■ SET TASK
Only the lines starting at the one with "corners = [(side, hand)" and ending at the one with "obj.matrix_world = world" should be copied, exactly and with both ends kept.

<<<<

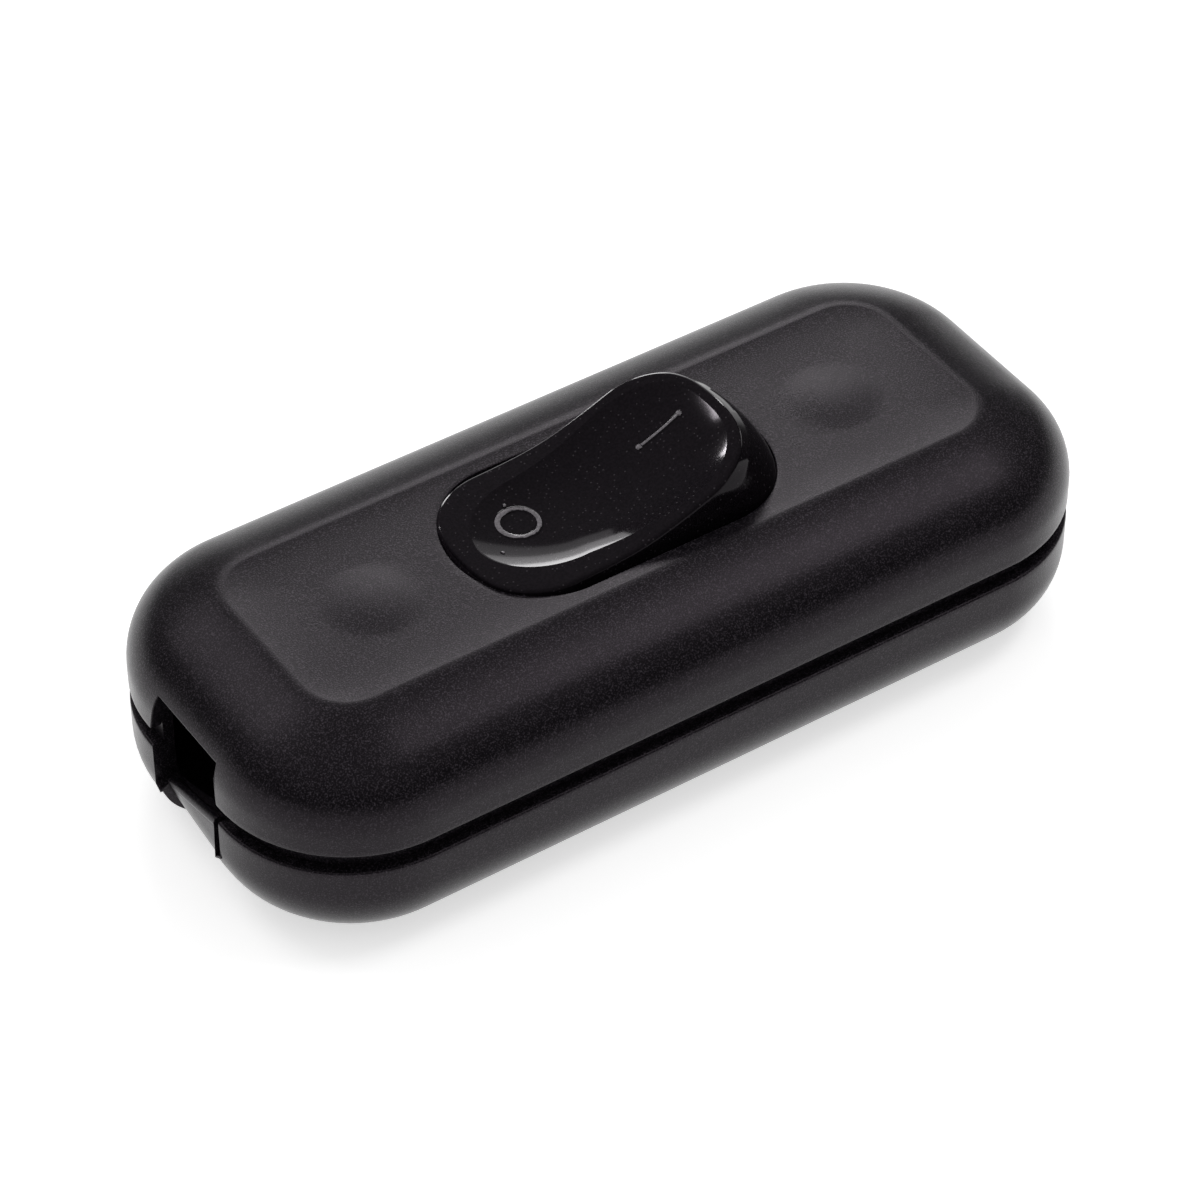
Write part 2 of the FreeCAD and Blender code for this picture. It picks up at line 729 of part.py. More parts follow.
save("upper_shell", upper_shell())
save("lower_shell", lower_shell())
save("rocker", rocker())
for name, hand in (("front", -1), ("rear", 1)):
    save("plunger_" + name, plunger(hand))
    save("plunger_spring_" + name, spring(hand))
    save("contact_blade_" + name, blade(hand))
    save("moving_contact_" + name, moving_contact(hand))
    save("fulcrum_terminal_" + name, fulcrum_terminal(hand))
    save("fixed_terminal_" + name, fixed_terminal(hand))
    save("fixed_contact_" + name, fixed_contact(hand))
corners = [(side, hand) for side in (-1, 1) for hand in (-1, 1)]
save("wire_clamp_plates", *[wire_clamp_plate(side, hand) for side, hand in corners])
save("terminal_screws", *[terminal_screw(side, hand) for side, hand in corners])
save("cord_clamp_left", cord_clamp(-1))
save("cord_clamp_right", cord_clamp(1))
save("cord_clamp_screws", *[clamp_screw(side, hand) for side, hand in corners])
save("housing_screws", housing_screw(-1), housing_screw(1))
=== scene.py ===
import json
import math
import bmesh
import bpy
import numpy as np
from mathutils import Matrix


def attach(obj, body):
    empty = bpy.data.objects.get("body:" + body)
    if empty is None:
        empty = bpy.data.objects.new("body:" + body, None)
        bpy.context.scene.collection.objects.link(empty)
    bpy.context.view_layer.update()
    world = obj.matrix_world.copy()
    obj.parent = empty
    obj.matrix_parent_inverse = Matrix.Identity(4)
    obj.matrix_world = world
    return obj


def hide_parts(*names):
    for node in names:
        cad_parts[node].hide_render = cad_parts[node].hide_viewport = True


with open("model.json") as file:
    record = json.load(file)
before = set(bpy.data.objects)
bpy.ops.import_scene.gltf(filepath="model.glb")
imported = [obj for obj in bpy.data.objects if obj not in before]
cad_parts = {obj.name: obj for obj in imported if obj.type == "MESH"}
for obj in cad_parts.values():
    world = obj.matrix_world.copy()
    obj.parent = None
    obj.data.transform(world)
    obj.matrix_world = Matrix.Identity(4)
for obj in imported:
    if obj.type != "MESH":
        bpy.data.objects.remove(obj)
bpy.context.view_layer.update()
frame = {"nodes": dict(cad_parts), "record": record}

mm = 0.001
tiny = 1e-6
renderScene = bpy.context.scene
renderScene.view_settings.view_transform = "Standard"


# small tools for surfaces, all in millimetres

def gridFaces(rows, columns, wrapRows, wrapColumns, first):
    # the four corners of every cell of a grid, as vertex numbers
    rowEnd = rows if wrapRows else rows - 1
    columnEnd = columns if wrapColumns else columns - 1
    i, j = np.meshgrid(np.arange(rowEnd), np.arange(columnEnd), indexing="ij")
    iNext, jNext = (i + 1) % rows, (j + 1) % columns
    corners = [i * columns + j, i * columns + jNext, iNext * columns + jNext, iNext * columns + j]
    return np.stack(corners, -1).reshape(-1, 4) + first


def surfaceMesh(name, patches, sharpAngle=38):
    # each patch is a grid of points with two flags that say which ways it closes on itself
    weldDistance, sliverDistance = 0.004 * mm, 0.001 * mm
    points, faces, first = [], [], 0
    for grid, wrapRows, wrapColumns in patches:
        rows, columns = grid.shape[:2]
        faces.append(gridFaces(rows, columns, wrapRows, wrapColumns, first))
        points.append(grid.reshape(-1, 3))
        first += rows * columns
    mesh = bpy.data.meshes.new(name)
    mesh.from_pydata((np.concatenate(points) * mm).tolist(), [], np.concatenate(faces).tolist())
    work = bmesh.new()
    work.from_mesh(mesh)
    bmesh.ops.remove_doubles(work, verts=work.verts, dist=weldDistance)
    bmesh.ops.dissolve_degenerate(work, edges=work.edges, dist=sliverDistance)
    bmesh.ops.recalc_face_normals(work, faces=work.faces)
    work.to_mesh(mesh)
    work.free()
    mesh.polygons.foreach_set("use_smooth", np.ones(len(mesh.polygons), dtype=bool))
    mesh.set_sharp_from_angle(angle=math.radians(sharpAngle))
    mesh.update()
    piece = bpy.data.objects.new(name, mesh)
    bpy.context.collection.objects.link(piece)
    return piece


def turnedRing(x, y, profile, count=40):
    # a closed profile of radius and height, carried once round an upright axis
    turn = np.linspace(0, 2 * np.pi, count, endpoint=False)[:, None]
    radius, height = np.array(profile, dtype=float).T
    return np.stack([x + radius * np.cos(turn), y + radius * np.sin(turn), height + 0 * turn], -1)


def plainBlock(x0, x1, y0, y1, z0, z1):
    # a box as four rings: a point, the lower rectangle, the upper rectangle and a point
    cornersX = np.array([x0, x1, x1, x0])
    cornersY = np.array([y0, y0, y1, y1])
    same = np.full(4, 1.0)
    middleX, middleY = same * (x0 + x1) / 2, same * (y0 + y1) / 2
    rings = [(middleX, middleY, same * z0), (cornersX, cornersY, same * z0),
             (cornersX, cornersY, same * z1), (middleX, middleY, same * z1)]
    return (np.stack([np.stack(ring, -1) for ring in rings]), False, True)


def crossRod(start, end, radius, count=28):
    # a closed cylinder from one place to another: a point, two upright circles and a point
    turn = np.linspace(0, 2 * np.pi, count, endpoint=False)
    radii = np.array([0.0, radius, radius, 0.0])[:, None]
    middle = np.array([start, start, end, end], dtype=float)[:, None, :]
    ring = np.stack([radii * np.cos(turn), radii * 0 * turn, radii * np.sin(turn)], -1)
    return (middle + ring, False, True)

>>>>

■ ANSWER TO THIS EXERCISE
corners = [(side, hand) for side in (-1, 1) for hand in (-1, 1)]
save("wire_clamp_plates", *[wire_clamp_plate(side, hand) for side, hand in corners])
save("terminal_screws", *[terminal_screw(side, hand) for side, hand in corners])
save("cord_clamp_left", cord_clamp(-1))
save("cord_clamp_right", cord_clamp(1))
save("cord_clamp_screws", *[clamp_screw(side, hand) for side, hand in corners])
save("housing_screws", housing_screw(-1), housing_screw(1))
=== scene.py ===
import json
import math
import bmesh
import bpy
import numpy as np
from mathutils import Matrix


def attach(obj, body):
    empty = bpy.data.objects.get("body:" + body)
    if empty is None:
        empty = bpy.data.objects.new("body:" + body, None)
        bpy.context.scene.collection.objects.link(empty)
    bpy.context.view_layer.update()
    world = obj.matrix_world.copy()
    obj.parent = empty
    obj.matrix_parent_inverse = Matrix.Identity(4)
    obj.matrix_world = world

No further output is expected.